The Yale School of Medicine is participating in a study by the National Institutes of Health to determine whether testosterone treatments for older men are effective at preventing age-related health problems.
“Testosterone is commonly being prescribed in older men despite the absence of sufficient evidence that it is effective in treating these conditions,” School of Medicine professor Thomas Gill, the principal investigator for the Yale site, said in an interview. “Before it becomes fully integrated into clinical practice, we should require evidence demonstrating its benefit.”
Researchers for the study began recruiting subjects this week at the School of Medicine and 11 other sites across the country. Gill said he hopes the study, known as the “Testosterone Trial,” will provide evidence on whether testosterone therapy can reverse age-related conditions such as cognitive impairment, fatigue, cardiovascular disease and anemia.
Gill, who is the co-director of the Yale Program on Aging, said scientists are unsure about if some health problems commonly attributed to aging are aggravated by underlying factors such as testosterone deficiency.
The study, which is being coordinated by the University of Pennsylvania School of Medicine, is primarily funded by the National Institute on Aging (NIA), a component of the NIH.
Sergei Romashkan, the chief of clinical trials for the NIA, said smaller studies had only given hints of the positive effects of testosterone therapy.
Eight hundred men with low testosterone levels over the age of 65 will be recruited to participate in the study, Romashkan said. Seventy of them will be tested at Yale, he added. The men will be randomly assigned to a treatment group that will have a testosterone gel applied to their torsos or a control group that will receive a placebo gel. Over a year, the men’s testosterone levels will be measured every month for the first three months, and then every three months afterward. The researchers will test for physical function, vitality, cognition, sexual function and cardiovascular disease at the end of the year.
Romashkan said he expected the study to take six years. Recruiting subjects, he added, is expected to take a full two-and-a-half years.
Joanne McGloin, the project coordinator at the Yale site, said her staff will distribute a brochure about the study at local flu clinics and through mass mailings.

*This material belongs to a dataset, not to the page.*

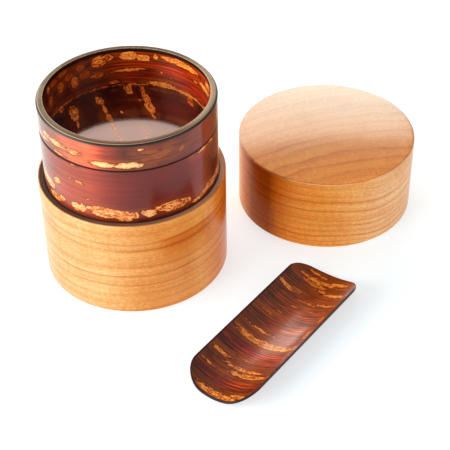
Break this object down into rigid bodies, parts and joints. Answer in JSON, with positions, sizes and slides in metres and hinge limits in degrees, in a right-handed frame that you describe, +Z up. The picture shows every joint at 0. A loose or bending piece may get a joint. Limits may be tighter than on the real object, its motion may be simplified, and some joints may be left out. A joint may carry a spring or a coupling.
{
  "type": "tea canister",
  "caption": "Round cherry-wood tea canister, open: bark-covered neck with a deep dish-shaped inner lid, a slip-on wooden lid standing beside it and a curved bark tea scoop.",
  "frame": {"origin": "centre of the canister's underside, on the table", "axes": "+Z up the canister's axis; +X to the right and +Y away from the viewer of the open set; the lid stands towards +X +Y and the scoop lies towards +X -Y"},
  "size_m": [0.1869, 0.1987, 0.0954],
  "materials": {
    "cherry_veneer": "satin oiled cherry-wood veneer, fine grain running round the walls",
    "wound_wood": "matte edge of wound wood plies, stained brown",
    "polished_bark": "polished cherry bark, dark red-brown with orange lenticels",
    "lacquered_hoop": "semi-gloss lacquer over a turned wooden edge, grey-brown"
  },
  "bodies": {
    "canister": {"sleeve_veneer": "cherry_veneer", "sleeve_core": "wound_wood", "base_veneer": "cherry_veneer", "neck_bark": "polished_bark", "neck_core": "wound_wood", "neck_lining": "polished_bark", "base_core": "wound_wood", "base_bark": "polished_bark"},
    "inner_lid": {"inner_lid_core": "wound_wood", "inner_lid_plug_bark": "polished_bark", "inner_lid_collar": "wound_wood", "inner_lid_bark": "polished_bark", "inner_lid_hoop": "lacquered_hoop", "inner_lid_underside": "polished_bark", "inner_lid_floor_core": "wound_wood", "inner_lid_floor_bark": "polished_bark", "inner_lid_lining": "polished_bark"},
    "lid": {"lid_veneer": "cherry_veneer", "lid_core": "wound_wood", "lid_lining": "polished_bark", "lid_ceiling_bark": "polished_bark", "lid_top_core": "wound_wood", "lid_top_veneer": "cherry_veneer"},
    "scoop": {"scoop_core": "wound_wood", "scoop_face_bark": "polished_bark", "scoop_back_bark": "polished_bark"}
  },
  "joints": [
    {"name": "inner_lid_lift", "type": "slide", "parent": "canister", "child": "inner_lid", "axis": [0, 0, 1], "range_m": [0, 0.06]},
    {"name": "lid_lift", "type": "slide", "parent": "canister", "child": "lid", "axis": [0, 0, 1], "range_m": [0, 0.12]},
    {"name": "scoop_lift", "type": "slide", "parent": "canister", "child": "scoop", "axis": [0, 0, 1], "range_m": [0, 0.12]}
  ]
}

The study will also place advertisements in local newspapers and recruit geriatric health specialists to speak at fraternal organizations around New Haven to spread awareness of the study, she added.
Regardless of the outcome of the study, Gill said it should provide a clear answer to doctors about the usefulness of prescribing testosterone treatments.
“When doctors have better information, they make better decisions,” Gill said. “That will improve the quality of life for older people.”
Romashkan said the total budget for the study is nearly $30 million, with a $25 million grant awarded by the NIA. Additional funding came from the National Heart, Lung, and Blood Institute; the National Institute on Neurological Disorders and Stroke; The Eunice Kennedy Shriver National Institute of Child Health and Human Development and Solvay Pharmaceuticals, the manufacturer of the testosterone gel used in the study.